As for fear of nutrient depletion in soils, it wouldn’t be an issue in Manitoba. Eric Liu, a business development specialist within the province’s agricultural ministry, says the Red River valley is an area filled with heavy, nutrient-rich clay soils. The reason why farmers there burn much of their wheat straw is because they don’t require it as a soil booster.
“The only fibre we are taking is left over from what farmers don’t need or want,” explains Golfman, adding that it’s not in the interest of farmers to steal nutrients from their own soils.
“They are smart and studious stewards of the land,” he says. “To suggest we can sit in our boardrooms and use straw in a way that will jeopardize their future, that’s not reality based. Farmers will take care of their farms and soil first, and whatever is left over they will sell and make a bit more money for themselves.”
But Golfman knows that his company’s claims need to be backed up with proper study. To that end, Prairie Paper had carbon-management consultancy Offsetters do a lifecycle assessment of Step Forward Paper in 2012. It found that the company’s wheat straw paper, when measured against 100 per cent virgin fibre paper and 30 per cent recycled paper, had the lowest environmental footprint when it came to greenhouse gas emissions, wastewater production and use of non-renewable energy.

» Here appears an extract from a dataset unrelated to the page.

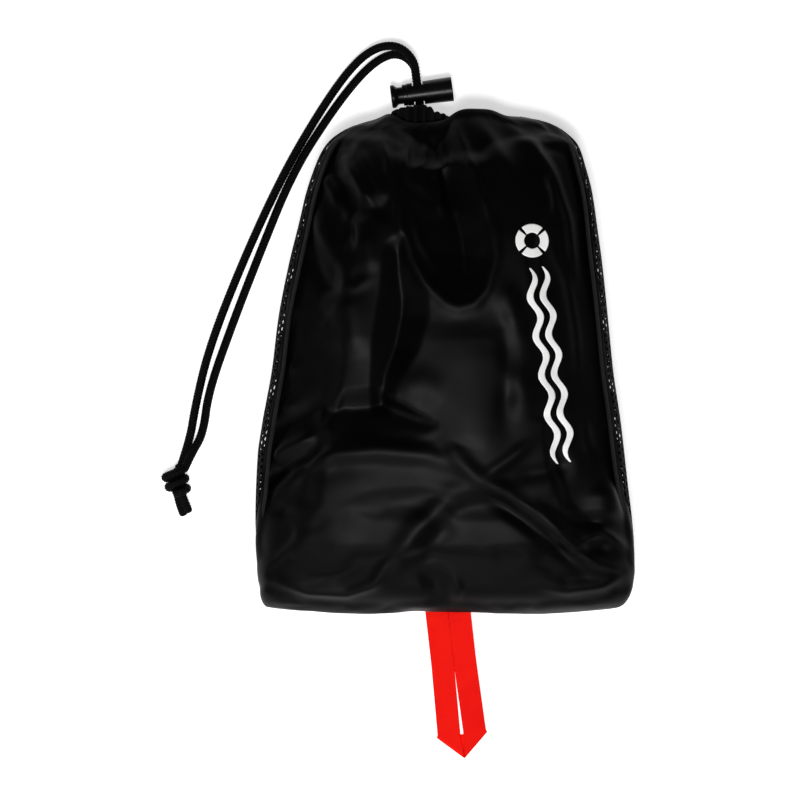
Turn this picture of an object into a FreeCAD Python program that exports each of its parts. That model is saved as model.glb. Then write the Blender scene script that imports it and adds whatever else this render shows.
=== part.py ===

Of note is that the study only looked at paper produced from the Indian mill the company currently uses. Transportation from India represented about 12 per cent of total product emissions. Golfman says the planned Manitoba mill eliminates much of those emissions, but more than that, it will be built from the ground up to be an off-grid facility powered by renewable energy. It will also be chlorine free, sulphur free and closed loop with its water use, and eventually will boost the percentage of straw fibre in its paper to 100 per cent.
“More important,” adds Golfman, “it will be cheaper or equal in price to tree-based paper.”
That last point is crucial, says Catalyst’s Kissak, explaining that “greenness” alone isn’t what drives most buyer decisions. “Our customers say that’s nice but, at the end of the day, price is 99 per cent of their purchase decision.